There’s no question that the footage is strange to watch. On March 21, Mark McAllister found himself struggling during the end segments of a Libyan video. Almost from the beginning, McAllister starts stumbling and the words eventually devolve into a string of words that don’t seem to have any connection to one another. Shortly afterward, paramedics were called to the scene and examined McAllister. While no immediate sign of a stroke or similar ailment was discovered, McAllister said later via Twitter that he would be seeking a follow-up with his own doctors.

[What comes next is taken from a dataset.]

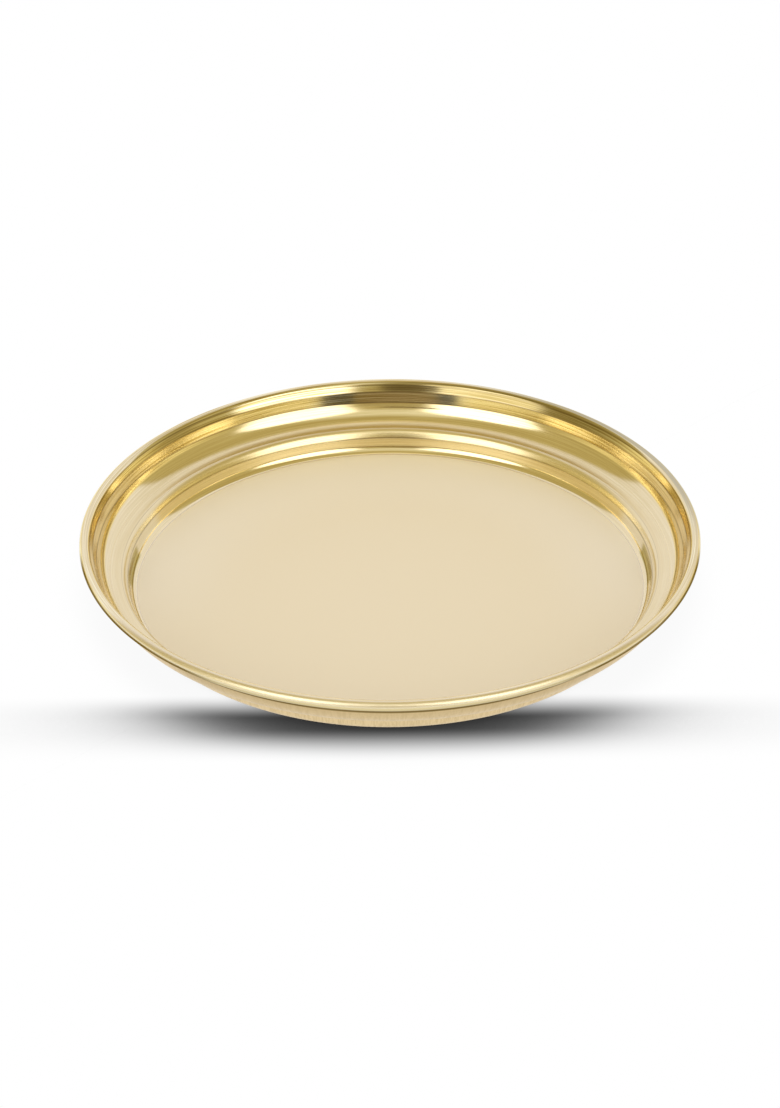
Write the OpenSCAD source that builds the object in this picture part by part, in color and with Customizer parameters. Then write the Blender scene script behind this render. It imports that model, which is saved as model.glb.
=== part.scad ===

But even as paramedics were examining McAllister, the footage was already being uploaded to Youtube and being scrutinized en masse by viewers who couldn’t help but recall the incident with local reporter Serene Branson who had done the same just a month prior. Transcribing the footage for examination means making up the spelling for a few of the stranger words, but it appears as follows:
“Now Defense Minister McCaine – McCloud did confirm today that more than sifty four eighteen fighter jets are spending about as much as twenty and ready to assist the six hundred – hundred deployed over the anout needed. Now it did depend how did the noalan are remerges our land while the university or the UN mission as whole received support from all patteries in the hues of the garbens of today – – Excuse me I’ll hand it back to you.”
It’s clear during the latter portion of the report that McAllister is aware that something has gone wrong, and he looks perhaps embarrassed as he suddenly snaps back into clarity and hands off the report back to an anchor.
Perhaps the strangest element of this story is the fact that it’s now happened twice in about a month in a way that could be captured by viewers and then rebroadcast throughout the web. The idea of someone losing control of their speech functions live is a disturbing trend lately that -even if it is coincidental- could be suggesting a trend among reporters.
Viewers throughout the Internet later suggested that the incident might have been brought on by a number of things ranging from sudden increased activity from the sun to a vast reptilian conspiracy. When you reach into the realm of something as strange as this, however, any theories that follow are fair game. These are articulate individuals who are used to getting their messages across and suddenly they lose sight of their speech functions while reporting live. Is there a connection? And will this story fade into the background? Or will we be seeing more like it in the future?